WHAT TO PRODUCE ::
Return only the lines running from the line with "# Air hose: straight" down to the line with "for node in", both included, exactly as they appear.
*** PROVIDED DATA ***
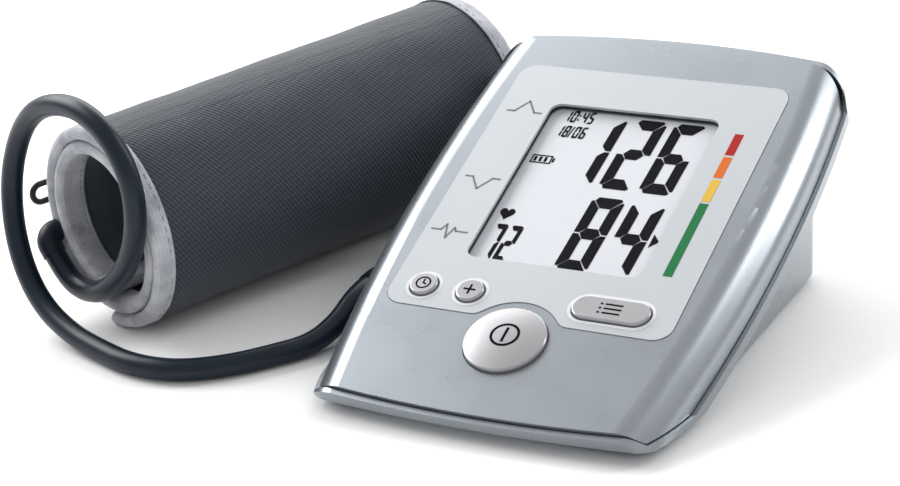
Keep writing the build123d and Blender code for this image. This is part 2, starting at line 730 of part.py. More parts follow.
# Air socket in the left wall, and the tube from it to the pump
wall_out = TUB_HALF_WIDTH + (SOCKET_Z + SOCKET_FLANGE_RADIUS) * tan(radians(TUB_DRAFT))
socket_in = wall_out - SOCKET_DEPTH
with BuildPart() as air_socket:
    with BuildSketch(left_wall.offset(wall_out)):
        with Locations((-SOCKET_Y, SOCKET_Z)):
            Circle(SOCKET_FLANGE_RADIUS)
    extrude(amount=SOCKET_FLANGE)
    with BuildSketch(left_wall.offset(wall_out)):
        with Locations((-SOCKET_Y, SOCKET_Z)):
            Circle(SOCKET_RADIUS)
    extrude(amount=-SOCKET_DEPTH)
    with BuildSketch(left_wall.offset(wall_out + SOCKET_FLANGE)):
        with Locations((-SOCKET_Y, SOCKET_Z)):
            Circle(SOCKET_BORE)
    extrude(amount=-SOCKET_DEPTH - SOCKET_FLANGE, mode=Mode.SUBTRACT)
pieces["air_socket"] = air_socket

# Tube inside the unit: pushed over the nozzle of the pump, its other end against the socket
tube_start = (UNIT_X - socket_in, UNIT_Y + SOCKET_Y, SOCKET_Z)
tube_turn = (UNIT_X + PUMP_X, UNIT_Y + SOCKET_Y, SOCKET_Z)
tube_end = (UNIT_X + PUMP_X, UNIT_Y + PUMP_FRONT, SOCKET_Z)
with BuildPart() as inner_tube:
    with BuildLine() as tube_path:
        FilletPolyline(tube_start, tube_turn, tube_end, radius=TUBE_RADIUS + TUBE_BORE)
    with BuildSketch(Plane(origin=tube_path.line @ 0, z_dir=tube_path.line % 0)):
        Circle(TUBE_RADIUS)
        Circle(TUBE_BORE, mode=Mode.SUBTRACT)
    sweep()
pieces["inner_tube"] = inner_tube

# Plug of the hose: a stem in the socket and a sleeve that bends to the front
plug_face = wall_out + SOCKET_FLANGE
plug_start = Vector(UNIT_X - plug_face, UNIT_Y + SOCKET_Y, SOCKET_Z)
plug_corner = plug_start - Vector(PLUG_REACH, 0, 0)
plug_end = plug_corner - Vector(0, PLUG_BARB_LENGTH, 0)
with BuildPart() as hose_plug:
    with BuildSketch(left_wall.offset(plug_face)):
        with Locations((-SOCKET_Y, SOCKET_Z)):
            Circle(PLUG_STEM_RADIUS)
    extrude(amount=-PLUG_STEM_LENGTH)
    with BuildLine():
        FilletPolyline(plug_start, plug_corner, plug_end, radius=PLUG_BEND)
    with BuildSketch(Plane(origin=plug_start, z_dir=(-1, 0, 0))):
        Circle(PLUG_RADIUS)
    sweep()
pieces["hose_plug"] = hose_plug


# Cuff: half turns of a spiral, each a little smaller than the last, lofted from end to end

def half_ring(plane, bottom, radius, outer, inner, near_side):
    """Half of a ring on one plane, between two depths under the roll's outer surface."""
    with BuildSketch(plane) as ring:
        with Locations((0, bottom + radius)):
            Circle(radius - outer)
            Circle(radius - inner, mode=Mode.SUBTRACT)
            reach = 2 * radius
            shift = reach / 2 if near_side else -reach / 2
            with Locations((shift, 0)):
                Rectangle(reach, 2 * reach, mode=Mode.SUBTRACT)
    return ring.sketch


def spiral_layer(first_turn, last_turn, outer, inner, start, end):
    """Layer of the rolled strip between two depths, over some of its half turns."""
    with BuildPart() as layer:
        for index in range(first_turn, last_turn):
            near_side = index % 2 == 0
            bottom = ROLL_STEP * 2 * ((index + 1) // 2)
            for_near = CUFF_NEAR_RADIUS - ROLL_STEP * index
            for_far = CUFF_FAR_RADIUS - ROLL_STEP * index
            growth = (for_far - for_near) / CUFF_LENGTH
            ends = [
                half_ring(roll.offset(reach), bottom, for_near + growth * reach, outer, inner, near_side)
                for reach in (start, end)
            ]
            loft(ends)
    return layer


TURNS = 4
FLAP_TURNS = 2
strip_depth = SHELL_THICKNESS + PAD_THICKNESS + LINING_THICKNESS
near_end = -TAPE_WIDTH + TAPE_THICKNESS
far_end = CUFF_LENGTH + TAPE_WIDTH - TAPE_THICKNESS
pad_end = near_end + TAPE_WIDTH
pieces["cuff_shell"] = spiral_layer(0, TURNS, 0.0, SHELL_THICKNESS, near_end, far_end)
pieces["cuff_padding"] = spiral_layer(
    0, FLAP_TURNS, SHELL_THICKNESS, SHELL_THICKNESS + PAD_THICKNESS, near_end, far_end
)
pieces["air_bladder"] = spiral_layer(
    FLAP_TURNS, TURNS, SHELL_THICKNESS, SHELL_THICKNESS + PAD_THICKNESS, near_end, far_end
)
pieces["cuff_lining"] = spiral_layer(
    0, TURNS, SHELL_THICKNESS + PAD_THICKNESS, strip_depth, near_end, far_end
)


def edge_tape(start, end, skin_start, skin_end):
    """Tape folded round one long edge of the strip."""
    with BuildPart() as tape:
        add(spiral_layer(0, TURNS, -TAPE_THICKNESS, strip_depth + TAPE_THICKNESS, start, end).part)
        add(
            spiral_layer(0, TURNS, 0.0, strip_depth, skin_start, skin_end).part,
            mode=Mode.SUBTRACT,
        )
    return tape


pieces["near_edge_tape"] = edge_tape(-TAPE_WIDTH, 0.0, near_end, TAPE_WIDTH)
pieces["far_edge_tape"] = edge_tape(CUFF_LENGTH, CUFF_LENGTH + TAPE_WIDTH, CUFF_LENGTH - TAPE_WIDTH, far_end)

# Elbow on the cuff: a stub on the edge of the strip and a barb that points down along the roll's end
far_radius = CUFF_NEAR_RADIUS - ROLL_STEP
port_radius = far_radius - strip_depth / 2
port_t = port_radius * cos(radians(PORT_ANGLE))
port_z = 2 * ROLL_STEP + far_radius + port_radius * sin(radians(PORT_ANGLE))
elbow_start = roll.from_local_coords(Vector(port_t, port_z, -TAPE_WIDTH))
elbow_corner = roll.from_local_coords(Vector(port_t, port_z, -TAPE_WIDTH - ELBOW_REACH))
with BuildPart() as cuff_elbow:
    with BuildLine():
        FilletPolyline(elbow_start, elbow_corner, Vector(*HOSE_POINTS[-1]), radius=ELBOW_BEND)
    with BuildSketch(Plane(origin=elbow_start, z_dir=elbow_corner - elbow_start)):
        Circle(ELBOW_RADIUS)
    sweep()
pieces["cuff_elbow"] = cuff_elbow

# Closing ring: a long wire ring that hangs on the left of the cuff, in a loop sewn to the shell
ring_t = max(CUFF_NEAR_RADIUS, CUFF_FAR_RADIUS) + TAPE_THICKNESS + RING_GAP + RING_WIRE
ring_length = CUFF_LENGTH + 2 * TAPE_WIDTH + 2 * RING_REACH
ring_plane = Plane(
    origin=roll.from_local_coords(Vector(ring_t, RING_TOP + RING_WIRE - RING_HEIGHT / 2, CUFF_LENGTH / 2)),
    x_dir=roll.z_dir,
    z_dir=roll.x_dir,
)
with BuildSketch(ring_plane) as ring_outline:
    SlotOverall(ring_length - 2 * RING_WIRE, RING_HEIGHT - 2 * RING_WIRE)
ring_path = ring_outline.sketch.face().outer_wire()
with BuildPart() as closing_ring:
    with BuildSketch(Plane(origin=ring_path @ 0, z_dir=ring_path % 0)):
        Circle(RING_WIRE)
    sweep(path=ring_path)
pieces["closing_ring"] = closing_ring

loop_start = (CUFF_LENGTH - LOOP_LENGTH) / 2
loop_bore = RING_WIRE + LOOP_GAP


def loop_tail(reach):
    """The loop's tail on one plane: a strip that lies along the outside of the shell."""
    radius = CUFF_NEAR_RADIUS + (CUFF_FAR_RADIUS - CUFF_NEAR_RADIUS) * reach / CUFF_LENGTH
    with BuildSketch(roll.offset(reach)) as tail:
        with Locations((0, CUFF_NEAR_RADIUS)):
            Circle(radius + LOOP_GAP + LOOP_THICKNESS)
            Circle(radius + LOOP_GAP, mode=Mode.SUBTRACT)
        with Locations((radius, RING_TOP + LOOP_TAIL / 2)):
            Rectangle(radius, LOOP_TAIL, mode=Mode.INTERSECT)
    return tail.sketch


with BuildPart() as ring_loop:
    loft([loop_tail(loop_start), loop_tail(loop_start + LOOP_LENGTH)])
    with BuildSketch(roll.offset(loop_start)):
        with Locations((ring_t, RING_TOP)):
            Circle(loop_bore + LOOP_THICKNESS)
    extrude(amount=LOOP_LENGTH)
    with BuildSketch(roll.offset(loop_start)):
        with Locations((ring_t, RING_TOP)):
            Circle(loop_bore)
    extrude(amount=LOOP_LENGTH, mode=Mode.SUBTRACT)
    # the outermost turn of the cuff stays clear of the loop
    add(spiral_layer(0, 2, 0.0, SHELL_THICKNESS, near_end, far_end).part, mode=Mode.SUBTRACT)
pieces["ring_loop"] = ring_loop

# Air hose: straight runs joined by arcs that are as large as the runs allow
hose = [Vector(*point) for point in HOSE_POINTS]
runs = [second - first for first, second in zip(hose, hose[1:])]
turns = [first.get_angle(second) for first, second in zip(runs, runs[1:])]
radii = [
    0.45 * min(first.length, second.length) / tan(radians(angle) / 2)
    for first, second, angle in zip(runs, runs[1:], turns)
]
with BuildPart() as air_hose:
    with BuildLine() as hose_path:
        FilletPolyline(*hose, radius=radii)
    with BuildSketch(Plane(origin=hose[0], z_dir=runs[0])):
        Circle(HOSE_RADIUS)
    sweep()
pieces["air_hose"] = air_hose

os.makedirs("parts", exist_ok=True)
for name, piece in pieces.items():
    piece.part.label = name
    export_step(piece.part, f"parts/{name}.step")
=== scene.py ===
"""Dresses an upper arm blood pressure monitor: the desk unit, its display and keys, the cuff and the hose."""
import json
from math import cos, floor, pi, sin

import bmesh
import bpy
from mathutils import Matrix, Vector, noise


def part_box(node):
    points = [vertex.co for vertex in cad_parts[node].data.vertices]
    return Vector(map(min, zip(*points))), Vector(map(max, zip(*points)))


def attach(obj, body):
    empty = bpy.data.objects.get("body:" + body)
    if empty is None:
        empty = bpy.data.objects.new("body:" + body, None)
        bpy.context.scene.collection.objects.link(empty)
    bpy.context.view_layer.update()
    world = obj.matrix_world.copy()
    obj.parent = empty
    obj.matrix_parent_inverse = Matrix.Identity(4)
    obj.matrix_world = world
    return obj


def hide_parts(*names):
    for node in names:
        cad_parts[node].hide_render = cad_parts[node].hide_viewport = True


bl_info = {
    "name": "Upper arm blood pressure monitor",
    "version": (1, 0, 0),
    "blender": (4, 5, 0),
    "location": "3D View > Sidebar > Monitor",
    "description": "Finishes the monitor's plastics, display, keys, cuff and hose around its CAD frame",
    "category": "Object",
}

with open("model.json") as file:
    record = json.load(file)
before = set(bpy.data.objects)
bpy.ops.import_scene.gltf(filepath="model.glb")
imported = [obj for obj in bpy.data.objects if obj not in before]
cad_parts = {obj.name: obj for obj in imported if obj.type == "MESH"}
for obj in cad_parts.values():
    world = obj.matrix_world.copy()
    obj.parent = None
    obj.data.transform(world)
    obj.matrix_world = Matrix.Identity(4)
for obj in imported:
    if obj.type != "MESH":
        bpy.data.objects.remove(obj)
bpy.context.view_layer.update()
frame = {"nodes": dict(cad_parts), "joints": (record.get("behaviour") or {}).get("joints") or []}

MM = 0.001
joints = {joint["name"]: joint for joint in frame["joints"]}


# Places on the sloping face: u to the right, v up the slope and h out of it, in millimetres

plate_low, plate_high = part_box("face_plate")
PLATE_CENTRE = (plate_low + plate_high) / 2
PLATE_MIDDLE_V = 28.1
PLATE_MIDDLE_H = -0.2
FACE_OUT = -Vector(joints["start_press"]["axis"]).normalized()
FACE_RIGHT = Vector((1, 0, 0))
FACE_BACK = Vector((0, FACE_OUT.z, -FACE_OUT.y))


def face_point(u, v, h):
    """A point of the sloping face, in metres."""
    return PLATE_CENTRE + MM * (
        FACE_RIGHT * u + FACE_BACK * (v - PLATE_MIDDLE_V) + FACE_OUT * (h - PLATE_MIDDLE_H)
    )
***
RESULT FOR THIS EXERCISE ::
# Air hose: straight runs joined by arcs that are as large as the runs allow
hose = [Vector(*point) for point in HOSE_POINTS]
runs = [second - first for first, second in zip(hose, hose[1:])]
turns = [first.get_angle(second) for first, second in zip(runs, runs[1:])]
radii = [
    0.45 * min(first.length, second.length) / tan(radians(angle) / 2)
    for first, second, angle in zip(runs, runs[1:], turns)
]
with BuildPart() as air_hose:
    with BuildLine() as hose_path:
        FilletPolyline(*hose, radius=radii)
    with BuildSketch(Plane(origin=hose[0], z_dir=runs[0])):
        Circle(HOSE_RADIUS)
    sweep()
pieces["air_hose"] = air_hose

os.makedirs("parts", exist_ok=True)
for name, piece in pieces.items():
    piece.part.label = name
    export_step(piece.part, f"parts/{name}.step")
=== scene.py ===
"""Dresses an upper arm blood pressure monitor: the desk unit, its display and keys, the cuff and the hose."""
import json
from math import cos, floor, pi, sin

import bmesh
import bpy
from mathutils import Matrix, Vector, noise


def part_box(node):
    points = [vertex.co for vertex in cad_parts[node].data.vertices]
    return Vector(map(min, zip(*points))), Vector(map(max, zip(*points)))


def attach(obj, body):
    empty = bpy.data.objects.get("body:" + body)
    if empty is None:
        empty = bpy.data.objects.new("body:" + body, None)
        bpy.context.scene.collection.objects.link(empty)
    bpy.context.view_layer.update()
    world = obj.matrix_world.copy()
    obj.parent = empty
    obj.matrix_parent_inverse = Matrix.Identity(4)
    obj.matrix_world = world
    return obj


def hide_parts(*names):
    for node in names:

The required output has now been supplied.